What the exercise asks. In the records below, begin at the line containing "obj.parent = empty" and end at the line containing "bpy.data.objects.remove(obj)"; quote every line in that span exactly, including both boundary lines, and no others.

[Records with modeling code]
--- Start ---
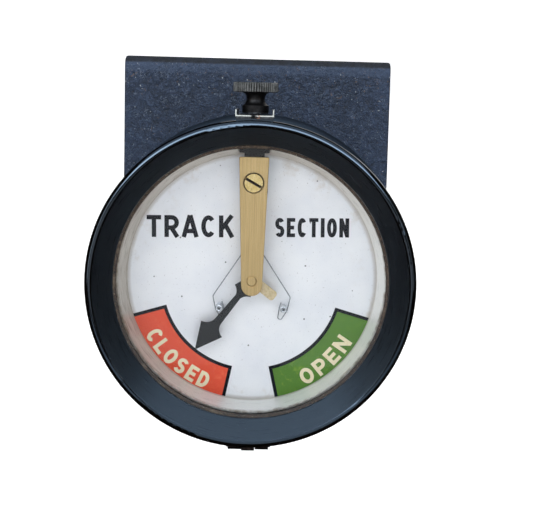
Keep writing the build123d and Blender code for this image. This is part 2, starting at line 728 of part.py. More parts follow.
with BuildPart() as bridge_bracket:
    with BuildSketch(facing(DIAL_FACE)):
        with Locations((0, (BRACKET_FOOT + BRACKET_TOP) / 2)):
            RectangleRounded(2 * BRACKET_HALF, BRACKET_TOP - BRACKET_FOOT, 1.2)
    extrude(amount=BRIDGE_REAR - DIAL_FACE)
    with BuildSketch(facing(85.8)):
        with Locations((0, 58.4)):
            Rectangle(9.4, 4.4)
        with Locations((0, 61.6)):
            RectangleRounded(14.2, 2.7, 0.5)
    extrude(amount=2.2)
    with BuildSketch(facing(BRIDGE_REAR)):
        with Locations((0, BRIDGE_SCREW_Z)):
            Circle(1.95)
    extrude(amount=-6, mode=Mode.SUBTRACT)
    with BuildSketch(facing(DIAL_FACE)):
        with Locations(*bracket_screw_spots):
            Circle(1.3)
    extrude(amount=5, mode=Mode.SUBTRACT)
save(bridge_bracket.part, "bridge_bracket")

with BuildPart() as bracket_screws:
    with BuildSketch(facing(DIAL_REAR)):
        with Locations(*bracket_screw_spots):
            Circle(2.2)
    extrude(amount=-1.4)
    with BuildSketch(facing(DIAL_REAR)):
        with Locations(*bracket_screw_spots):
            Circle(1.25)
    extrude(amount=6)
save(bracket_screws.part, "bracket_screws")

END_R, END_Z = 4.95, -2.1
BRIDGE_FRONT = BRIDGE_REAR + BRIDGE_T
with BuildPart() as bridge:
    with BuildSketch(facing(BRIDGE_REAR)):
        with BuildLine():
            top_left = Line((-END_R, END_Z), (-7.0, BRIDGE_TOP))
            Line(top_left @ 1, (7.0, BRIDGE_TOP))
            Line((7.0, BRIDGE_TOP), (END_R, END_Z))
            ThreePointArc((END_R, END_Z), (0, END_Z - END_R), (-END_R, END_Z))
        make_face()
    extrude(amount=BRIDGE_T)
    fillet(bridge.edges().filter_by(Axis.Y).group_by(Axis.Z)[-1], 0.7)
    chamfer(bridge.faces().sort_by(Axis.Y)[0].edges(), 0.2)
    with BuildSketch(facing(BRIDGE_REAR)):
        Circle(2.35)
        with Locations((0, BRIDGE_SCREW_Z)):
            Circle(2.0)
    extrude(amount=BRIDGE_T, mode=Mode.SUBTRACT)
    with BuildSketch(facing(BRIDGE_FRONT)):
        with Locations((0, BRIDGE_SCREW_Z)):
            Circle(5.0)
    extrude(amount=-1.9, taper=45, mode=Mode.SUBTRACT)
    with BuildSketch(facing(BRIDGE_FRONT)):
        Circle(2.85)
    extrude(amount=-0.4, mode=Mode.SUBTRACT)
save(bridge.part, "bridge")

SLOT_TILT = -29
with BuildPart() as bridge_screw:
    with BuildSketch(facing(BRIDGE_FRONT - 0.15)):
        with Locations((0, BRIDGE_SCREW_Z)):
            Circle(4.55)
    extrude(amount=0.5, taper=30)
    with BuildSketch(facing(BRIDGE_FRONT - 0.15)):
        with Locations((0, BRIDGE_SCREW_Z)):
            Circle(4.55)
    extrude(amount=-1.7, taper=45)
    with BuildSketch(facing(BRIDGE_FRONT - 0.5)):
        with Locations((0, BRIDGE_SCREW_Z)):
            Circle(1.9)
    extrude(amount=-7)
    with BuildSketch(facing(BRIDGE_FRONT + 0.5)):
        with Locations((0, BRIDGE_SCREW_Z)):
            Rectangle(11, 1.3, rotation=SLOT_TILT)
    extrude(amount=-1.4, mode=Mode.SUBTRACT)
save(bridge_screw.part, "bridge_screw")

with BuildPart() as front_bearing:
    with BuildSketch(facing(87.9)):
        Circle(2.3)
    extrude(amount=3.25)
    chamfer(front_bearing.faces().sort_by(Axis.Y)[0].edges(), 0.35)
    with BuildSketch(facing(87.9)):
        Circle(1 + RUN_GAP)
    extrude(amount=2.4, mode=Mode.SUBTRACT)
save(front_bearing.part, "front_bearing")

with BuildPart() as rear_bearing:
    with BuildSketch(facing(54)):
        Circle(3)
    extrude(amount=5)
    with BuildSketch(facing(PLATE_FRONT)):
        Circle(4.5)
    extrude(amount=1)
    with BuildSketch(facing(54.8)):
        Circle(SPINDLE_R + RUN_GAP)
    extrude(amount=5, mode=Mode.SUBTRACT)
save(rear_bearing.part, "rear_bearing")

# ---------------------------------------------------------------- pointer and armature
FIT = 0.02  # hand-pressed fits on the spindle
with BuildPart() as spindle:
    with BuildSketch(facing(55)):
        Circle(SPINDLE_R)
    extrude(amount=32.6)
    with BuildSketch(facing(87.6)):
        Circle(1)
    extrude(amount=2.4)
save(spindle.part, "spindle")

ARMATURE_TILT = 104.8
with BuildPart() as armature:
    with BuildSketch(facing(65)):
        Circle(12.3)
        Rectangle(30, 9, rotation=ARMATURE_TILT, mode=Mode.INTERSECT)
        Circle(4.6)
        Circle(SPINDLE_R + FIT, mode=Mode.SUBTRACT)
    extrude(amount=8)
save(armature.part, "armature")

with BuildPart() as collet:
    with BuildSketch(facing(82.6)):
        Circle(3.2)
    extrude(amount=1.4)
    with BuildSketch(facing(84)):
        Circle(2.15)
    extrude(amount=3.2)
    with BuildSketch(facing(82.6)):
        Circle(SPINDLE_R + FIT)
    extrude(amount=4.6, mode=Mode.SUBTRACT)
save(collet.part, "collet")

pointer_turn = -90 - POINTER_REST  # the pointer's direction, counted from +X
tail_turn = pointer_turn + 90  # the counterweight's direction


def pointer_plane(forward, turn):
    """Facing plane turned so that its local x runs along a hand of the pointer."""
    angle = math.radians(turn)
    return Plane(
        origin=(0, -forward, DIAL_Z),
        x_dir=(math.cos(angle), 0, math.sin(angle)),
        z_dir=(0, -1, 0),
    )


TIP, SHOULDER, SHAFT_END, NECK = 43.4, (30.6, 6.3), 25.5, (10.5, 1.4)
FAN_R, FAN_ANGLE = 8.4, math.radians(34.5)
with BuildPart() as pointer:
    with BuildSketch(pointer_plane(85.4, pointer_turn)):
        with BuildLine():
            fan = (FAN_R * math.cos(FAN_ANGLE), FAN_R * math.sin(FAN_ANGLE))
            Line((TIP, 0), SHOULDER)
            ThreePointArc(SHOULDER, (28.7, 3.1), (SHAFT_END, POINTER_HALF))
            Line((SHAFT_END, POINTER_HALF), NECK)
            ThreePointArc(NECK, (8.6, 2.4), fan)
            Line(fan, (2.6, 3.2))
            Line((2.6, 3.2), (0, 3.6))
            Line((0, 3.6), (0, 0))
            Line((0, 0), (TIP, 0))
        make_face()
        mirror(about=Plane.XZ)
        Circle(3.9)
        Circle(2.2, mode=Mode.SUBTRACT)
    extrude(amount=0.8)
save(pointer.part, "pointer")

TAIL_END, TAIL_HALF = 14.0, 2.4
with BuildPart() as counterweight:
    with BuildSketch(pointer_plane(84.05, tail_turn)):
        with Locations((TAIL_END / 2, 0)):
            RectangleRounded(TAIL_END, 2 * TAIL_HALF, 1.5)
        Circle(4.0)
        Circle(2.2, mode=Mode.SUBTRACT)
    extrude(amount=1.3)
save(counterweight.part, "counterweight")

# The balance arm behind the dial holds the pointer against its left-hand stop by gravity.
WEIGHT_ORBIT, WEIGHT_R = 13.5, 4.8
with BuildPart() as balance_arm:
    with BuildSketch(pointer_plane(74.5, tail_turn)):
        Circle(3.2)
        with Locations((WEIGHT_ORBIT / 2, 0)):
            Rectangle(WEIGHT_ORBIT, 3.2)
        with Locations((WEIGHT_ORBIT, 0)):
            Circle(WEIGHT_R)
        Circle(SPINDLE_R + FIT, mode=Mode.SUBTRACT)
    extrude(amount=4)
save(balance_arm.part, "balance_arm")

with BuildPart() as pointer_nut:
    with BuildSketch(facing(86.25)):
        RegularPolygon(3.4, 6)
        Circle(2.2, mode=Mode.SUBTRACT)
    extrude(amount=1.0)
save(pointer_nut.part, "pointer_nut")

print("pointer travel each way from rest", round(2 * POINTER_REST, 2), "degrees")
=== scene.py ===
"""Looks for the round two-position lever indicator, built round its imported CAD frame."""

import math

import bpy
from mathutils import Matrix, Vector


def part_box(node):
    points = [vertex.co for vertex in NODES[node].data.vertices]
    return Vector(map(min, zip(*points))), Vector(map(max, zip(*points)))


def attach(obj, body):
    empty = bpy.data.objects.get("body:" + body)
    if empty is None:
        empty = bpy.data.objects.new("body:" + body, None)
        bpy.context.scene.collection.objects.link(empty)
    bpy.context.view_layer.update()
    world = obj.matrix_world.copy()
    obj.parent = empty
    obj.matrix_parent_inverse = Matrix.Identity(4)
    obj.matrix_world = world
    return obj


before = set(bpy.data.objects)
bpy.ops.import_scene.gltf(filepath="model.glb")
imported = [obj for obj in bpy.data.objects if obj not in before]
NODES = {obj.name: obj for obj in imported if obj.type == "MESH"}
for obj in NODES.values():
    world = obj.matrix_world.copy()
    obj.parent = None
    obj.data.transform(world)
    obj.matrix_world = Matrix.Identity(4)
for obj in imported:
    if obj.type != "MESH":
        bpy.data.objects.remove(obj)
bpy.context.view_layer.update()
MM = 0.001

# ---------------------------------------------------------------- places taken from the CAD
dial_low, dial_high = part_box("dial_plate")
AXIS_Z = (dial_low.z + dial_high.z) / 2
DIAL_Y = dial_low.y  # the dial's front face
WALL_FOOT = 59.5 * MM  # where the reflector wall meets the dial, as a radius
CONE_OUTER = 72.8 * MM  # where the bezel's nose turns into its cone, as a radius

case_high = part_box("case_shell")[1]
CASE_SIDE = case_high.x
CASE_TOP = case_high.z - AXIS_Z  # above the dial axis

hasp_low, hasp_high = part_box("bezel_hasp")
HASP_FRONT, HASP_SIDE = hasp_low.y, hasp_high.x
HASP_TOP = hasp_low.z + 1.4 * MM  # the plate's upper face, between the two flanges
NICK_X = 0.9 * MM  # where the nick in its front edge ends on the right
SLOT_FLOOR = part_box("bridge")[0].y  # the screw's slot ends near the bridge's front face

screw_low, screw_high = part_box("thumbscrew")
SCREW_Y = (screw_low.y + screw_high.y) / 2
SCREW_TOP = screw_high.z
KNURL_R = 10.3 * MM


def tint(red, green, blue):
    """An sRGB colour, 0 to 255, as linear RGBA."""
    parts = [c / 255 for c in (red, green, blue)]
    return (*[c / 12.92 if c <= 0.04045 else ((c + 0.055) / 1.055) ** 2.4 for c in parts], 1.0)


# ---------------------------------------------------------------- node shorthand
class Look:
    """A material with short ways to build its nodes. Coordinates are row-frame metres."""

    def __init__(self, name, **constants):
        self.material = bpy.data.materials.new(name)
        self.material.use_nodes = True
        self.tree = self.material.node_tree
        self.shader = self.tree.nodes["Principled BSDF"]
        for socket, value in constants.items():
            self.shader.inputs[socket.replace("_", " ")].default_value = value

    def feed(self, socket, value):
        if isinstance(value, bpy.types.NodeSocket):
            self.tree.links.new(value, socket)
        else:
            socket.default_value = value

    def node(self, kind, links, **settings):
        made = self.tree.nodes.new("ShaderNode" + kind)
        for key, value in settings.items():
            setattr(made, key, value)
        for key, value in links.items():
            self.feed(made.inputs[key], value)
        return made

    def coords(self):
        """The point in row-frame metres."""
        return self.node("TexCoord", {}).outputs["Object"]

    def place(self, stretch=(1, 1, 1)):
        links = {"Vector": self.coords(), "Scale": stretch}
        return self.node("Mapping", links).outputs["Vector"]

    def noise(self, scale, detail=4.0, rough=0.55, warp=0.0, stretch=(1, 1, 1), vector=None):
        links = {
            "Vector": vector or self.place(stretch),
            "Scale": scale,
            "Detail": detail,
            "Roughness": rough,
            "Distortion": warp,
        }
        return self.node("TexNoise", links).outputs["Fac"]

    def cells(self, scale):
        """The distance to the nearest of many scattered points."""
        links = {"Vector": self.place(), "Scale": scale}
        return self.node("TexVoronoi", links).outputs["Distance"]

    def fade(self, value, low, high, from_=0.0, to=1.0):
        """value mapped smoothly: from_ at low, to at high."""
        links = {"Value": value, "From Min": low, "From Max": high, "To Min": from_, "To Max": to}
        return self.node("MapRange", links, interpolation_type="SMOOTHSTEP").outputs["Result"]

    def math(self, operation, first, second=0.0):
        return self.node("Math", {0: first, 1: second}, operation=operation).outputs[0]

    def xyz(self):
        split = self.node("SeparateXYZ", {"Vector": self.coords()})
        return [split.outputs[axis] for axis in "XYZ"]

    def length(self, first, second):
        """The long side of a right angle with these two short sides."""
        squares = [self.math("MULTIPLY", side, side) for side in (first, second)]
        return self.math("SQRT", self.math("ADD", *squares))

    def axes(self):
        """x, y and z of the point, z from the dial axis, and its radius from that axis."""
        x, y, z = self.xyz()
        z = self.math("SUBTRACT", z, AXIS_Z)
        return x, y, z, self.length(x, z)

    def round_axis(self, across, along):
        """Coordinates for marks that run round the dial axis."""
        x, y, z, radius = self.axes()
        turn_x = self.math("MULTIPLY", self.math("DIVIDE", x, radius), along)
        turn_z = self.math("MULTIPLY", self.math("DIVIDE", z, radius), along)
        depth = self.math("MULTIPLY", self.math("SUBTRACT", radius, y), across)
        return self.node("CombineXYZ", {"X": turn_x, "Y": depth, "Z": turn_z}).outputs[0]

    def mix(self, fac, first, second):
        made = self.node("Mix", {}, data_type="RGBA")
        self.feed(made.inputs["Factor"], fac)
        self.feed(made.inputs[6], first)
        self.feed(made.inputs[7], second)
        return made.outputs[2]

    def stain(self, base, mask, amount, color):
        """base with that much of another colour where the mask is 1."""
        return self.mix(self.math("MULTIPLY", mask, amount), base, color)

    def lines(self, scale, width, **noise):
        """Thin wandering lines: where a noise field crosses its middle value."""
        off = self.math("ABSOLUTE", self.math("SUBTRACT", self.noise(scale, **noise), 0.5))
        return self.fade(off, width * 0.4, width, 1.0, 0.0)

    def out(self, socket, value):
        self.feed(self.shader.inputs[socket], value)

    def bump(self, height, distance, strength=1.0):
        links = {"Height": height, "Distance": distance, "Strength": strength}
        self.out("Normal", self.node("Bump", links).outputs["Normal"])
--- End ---
--- Start ---
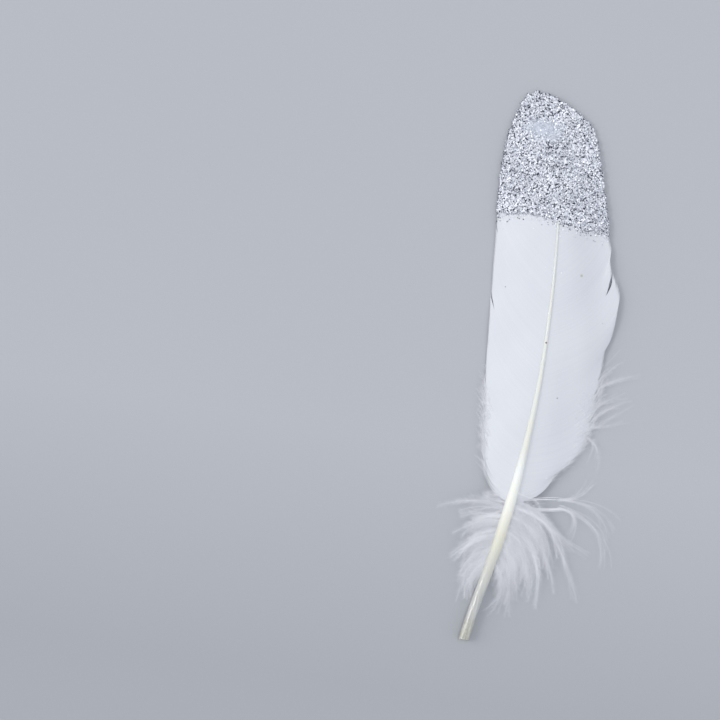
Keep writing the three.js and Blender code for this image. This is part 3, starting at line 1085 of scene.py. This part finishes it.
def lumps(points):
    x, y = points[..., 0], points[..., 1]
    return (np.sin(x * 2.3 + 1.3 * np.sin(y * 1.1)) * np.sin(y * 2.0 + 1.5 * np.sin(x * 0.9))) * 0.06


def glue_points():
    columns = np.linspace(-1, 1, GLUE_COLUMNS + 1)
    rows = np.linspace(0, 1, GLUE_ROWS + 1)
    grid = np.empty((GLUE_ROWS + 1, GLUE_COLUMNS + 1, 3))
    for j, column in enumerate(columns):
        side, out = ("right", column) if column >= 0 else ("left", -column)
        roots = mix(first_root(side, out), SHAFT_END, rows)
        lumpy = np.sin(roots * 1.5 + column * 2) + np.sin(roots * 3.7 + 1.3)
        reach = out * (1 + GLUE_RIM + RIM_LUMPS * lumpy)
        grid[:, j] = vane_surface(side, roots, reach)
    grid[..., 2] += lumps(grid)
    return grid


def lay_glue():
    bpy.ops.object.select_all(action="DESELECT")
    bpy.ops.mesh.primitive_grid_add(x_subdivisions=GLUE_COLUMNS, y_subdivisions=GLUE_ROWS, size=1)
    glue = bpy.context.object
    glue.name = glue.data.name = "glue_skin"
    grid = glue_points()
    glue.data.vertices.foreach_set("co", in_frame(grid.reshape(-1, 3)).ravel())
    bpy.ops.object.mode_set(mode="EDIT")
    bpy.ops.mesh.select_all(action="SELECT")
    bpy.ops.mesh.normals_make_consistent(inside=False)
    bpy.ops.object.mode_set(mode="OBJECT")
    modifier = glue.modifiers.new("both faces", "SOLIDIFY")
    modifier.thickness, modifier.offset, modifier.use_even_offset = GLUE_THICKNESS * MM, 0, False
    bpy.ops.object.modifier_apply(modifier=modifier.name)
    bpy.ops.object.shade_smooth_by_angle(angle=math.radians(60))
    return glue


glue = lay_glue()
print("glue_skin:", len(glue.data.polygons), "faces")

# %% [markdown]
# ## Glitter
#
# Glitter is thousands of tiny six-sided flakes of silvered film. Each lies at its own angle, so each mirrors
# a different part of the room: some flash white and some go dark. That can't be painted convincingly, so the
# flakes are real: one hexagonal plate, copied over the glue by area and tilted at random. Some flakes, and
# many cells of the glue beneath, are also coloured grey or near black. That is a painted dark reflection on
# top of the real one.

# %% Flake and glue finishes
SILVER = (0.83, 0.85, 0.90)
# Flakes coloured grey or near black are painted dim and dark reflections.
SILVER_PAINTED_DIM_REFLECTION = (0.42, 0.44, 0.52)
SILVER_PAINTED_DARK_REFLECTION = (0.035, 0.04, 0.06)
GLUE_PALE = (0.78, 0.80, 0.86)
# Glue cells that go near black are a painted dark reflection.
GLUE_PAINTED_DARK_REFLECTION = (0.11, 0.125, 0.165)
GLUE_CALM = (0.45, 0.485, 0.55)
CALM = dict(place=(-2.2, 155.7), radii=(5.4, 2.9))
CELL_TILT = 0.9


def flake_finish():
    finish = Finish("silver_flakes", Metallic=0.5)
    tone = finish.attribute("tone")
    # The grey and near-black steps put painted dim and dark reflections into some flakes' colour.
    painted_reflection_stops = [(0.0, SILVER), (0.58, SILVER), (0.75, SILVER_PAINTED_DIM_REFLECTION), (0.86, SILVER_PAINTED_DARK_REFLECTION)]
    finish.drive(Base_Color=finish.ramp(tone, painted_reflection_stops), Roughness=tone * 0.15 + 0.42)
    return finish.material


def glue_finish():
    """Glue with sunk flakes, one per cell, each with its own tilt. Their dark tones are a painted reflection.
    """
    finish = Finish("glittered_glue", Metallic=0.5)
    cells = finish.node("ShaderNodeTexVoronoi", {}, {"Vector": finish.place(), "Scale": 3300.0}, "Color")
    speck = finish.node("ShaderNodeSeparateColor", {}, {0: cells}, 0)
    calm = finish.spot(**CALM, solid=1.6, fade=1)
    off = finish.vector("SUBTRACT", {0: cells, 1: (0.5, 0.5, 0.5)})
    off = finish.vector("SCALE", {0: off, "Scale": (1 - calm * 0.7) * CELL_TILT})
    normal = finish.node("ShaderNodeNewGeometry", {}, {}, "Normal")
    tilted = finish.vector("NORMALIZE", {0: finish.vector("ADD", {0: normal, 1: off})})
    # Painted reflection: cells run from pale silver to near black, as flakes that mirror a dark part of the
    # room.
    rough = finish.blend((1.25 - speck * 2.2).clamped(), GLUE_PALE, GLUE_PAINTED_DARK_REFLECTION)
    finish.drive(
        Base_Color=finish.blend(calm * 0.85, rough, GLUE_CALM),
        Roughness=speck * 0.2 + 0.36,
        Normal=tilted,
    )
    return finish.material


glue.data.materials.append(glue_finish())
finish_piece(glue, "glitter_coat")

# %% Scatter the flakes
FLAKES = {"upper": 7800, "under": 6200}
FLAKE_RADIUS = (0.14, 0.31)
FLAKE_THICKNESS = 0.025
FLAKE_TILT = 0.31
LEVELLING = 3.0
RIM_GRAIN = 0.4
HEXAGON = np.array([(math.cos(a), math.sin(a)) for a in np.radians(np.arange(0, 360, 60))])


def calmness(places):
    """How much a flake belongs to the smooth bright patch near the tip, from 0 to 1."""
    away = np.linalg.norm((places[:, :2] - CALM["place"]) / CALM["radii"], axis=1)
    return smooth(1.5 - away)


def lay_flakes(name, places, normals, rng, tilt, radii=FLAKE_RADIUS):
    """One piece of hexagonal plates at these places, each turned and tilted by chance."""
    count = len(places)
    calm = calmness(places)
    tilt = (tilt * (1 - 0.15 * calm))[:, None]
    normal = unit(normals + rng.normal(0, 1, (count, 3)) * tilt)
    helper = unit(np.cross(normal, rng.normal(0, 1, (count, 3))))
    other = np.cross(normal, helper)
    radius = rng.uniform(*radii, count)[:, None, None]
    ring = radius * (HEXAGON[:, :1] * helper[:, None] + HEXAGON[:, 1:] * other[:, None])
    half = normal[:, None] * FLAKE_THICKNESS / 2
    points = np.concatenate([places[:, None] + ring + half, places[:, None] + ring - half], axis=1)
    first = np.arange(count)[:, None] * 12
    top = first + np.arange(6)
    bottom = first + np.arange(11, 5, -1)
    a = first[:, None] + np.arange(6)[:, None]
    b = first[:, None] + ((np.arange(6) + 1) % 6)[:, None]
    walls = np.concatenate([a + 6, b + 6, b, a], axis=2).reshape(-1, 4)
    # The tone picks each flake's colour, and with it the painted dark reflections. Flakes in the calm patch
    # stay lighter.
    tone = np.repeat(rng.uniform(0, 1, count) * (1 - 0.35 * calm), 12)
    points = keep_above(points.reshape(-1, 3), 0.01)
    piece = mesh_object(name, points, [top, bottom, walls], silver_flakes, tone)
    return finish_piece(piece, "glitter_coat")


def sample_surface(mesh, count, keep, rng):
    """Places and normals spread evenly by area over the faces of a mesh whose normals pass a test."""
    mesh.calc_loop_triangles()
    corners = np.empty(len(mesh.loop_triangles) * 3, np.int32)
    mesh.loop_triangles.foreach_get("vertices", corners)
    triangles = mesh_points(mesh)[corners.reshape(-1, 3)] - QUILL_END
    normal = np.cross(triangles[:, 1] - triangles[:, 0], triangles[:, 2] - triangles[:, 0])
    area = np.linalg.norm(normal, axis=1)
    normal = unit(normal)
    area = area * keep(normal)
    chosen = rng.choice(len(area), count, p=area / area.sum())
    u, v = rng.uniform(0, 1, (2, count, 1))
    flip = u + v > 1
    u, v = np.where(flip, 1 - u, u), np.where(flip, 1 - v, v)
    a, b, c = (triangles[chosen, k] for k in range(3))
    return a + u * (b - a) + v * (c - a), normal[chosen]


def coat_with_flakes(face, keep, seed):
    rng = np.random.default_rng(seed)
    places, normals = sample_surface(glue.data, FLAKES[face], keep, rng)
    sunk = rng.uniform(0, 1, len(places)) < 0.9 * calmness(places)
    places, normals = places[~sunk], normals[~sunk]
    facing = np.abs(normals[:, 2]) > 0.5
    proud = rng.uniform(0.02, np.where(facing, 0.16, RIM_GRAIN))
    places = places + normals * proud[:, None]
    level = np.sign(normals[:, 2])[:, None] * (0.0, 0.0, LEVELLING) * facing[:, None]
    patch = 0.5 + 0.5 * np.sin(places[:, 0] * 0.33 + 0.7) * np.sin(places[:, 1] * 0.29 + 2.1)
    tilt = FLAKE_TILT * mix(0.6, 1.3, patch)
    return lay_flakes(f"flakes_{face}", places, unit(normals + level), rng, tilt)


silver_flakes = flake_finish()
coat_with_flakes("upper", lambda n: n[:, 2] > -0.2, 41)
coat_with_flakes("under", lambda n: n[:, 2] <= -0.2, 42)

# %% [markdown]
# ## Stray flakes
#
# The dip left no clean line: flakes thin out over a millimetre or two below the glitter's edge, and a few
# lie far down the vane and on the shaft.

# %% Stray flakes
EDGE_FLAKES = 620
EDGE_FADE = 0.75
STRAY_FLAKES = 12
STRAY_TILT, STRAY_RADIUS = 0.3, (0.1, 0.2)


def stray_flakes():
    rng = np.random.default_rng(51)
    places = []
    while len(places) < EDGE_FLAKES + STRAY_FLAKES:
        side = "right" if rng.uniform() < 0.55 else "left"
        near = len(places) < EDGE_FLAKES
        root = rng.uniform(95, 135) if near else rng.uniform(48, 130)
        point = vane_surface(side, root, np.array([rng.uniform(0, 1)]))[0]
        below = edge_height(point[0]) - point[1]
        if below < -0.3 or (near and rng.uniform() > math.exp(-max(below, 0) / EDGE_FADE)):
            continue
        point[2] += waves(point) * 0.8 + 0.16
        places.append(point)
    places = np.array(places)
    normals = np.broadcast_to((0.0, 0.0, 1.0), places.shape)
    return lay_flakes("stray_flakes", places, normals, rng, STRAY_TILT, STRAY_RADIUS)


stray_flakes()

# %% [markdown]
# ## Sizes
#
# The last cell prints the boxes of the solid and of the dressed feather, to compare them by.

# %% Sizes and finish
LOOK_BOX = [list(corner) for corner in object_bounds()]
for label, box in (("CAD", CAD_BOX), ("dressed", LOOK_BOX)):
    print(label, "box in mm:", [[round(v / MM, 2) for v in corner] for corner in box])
--- End ---
Expected answer.
    obj.parent = empty
    obj.matrix_parent_inverse = Matrix.Identity(4)
    obj.matrix_world = world
    return obj


before = set(bpy.data.objects)
bpy.ops.import_scene.gltf(filepath="model.glb")
imported = [obj for obj in bpy.data.objects if obj not in before]
NODES = {obj.name: obj for obj in imported if obj.type == "MESH"}
for obj in NODES.values():
    world = obj.matrix_world.copy()
    obj.parent = None
    obj.data.transform(world)
    obj.matrix_world = Matrix.Identity(4)
for obj in imported:
    if obj.type != "MESH":
        bpy.data.objects.remove(obj)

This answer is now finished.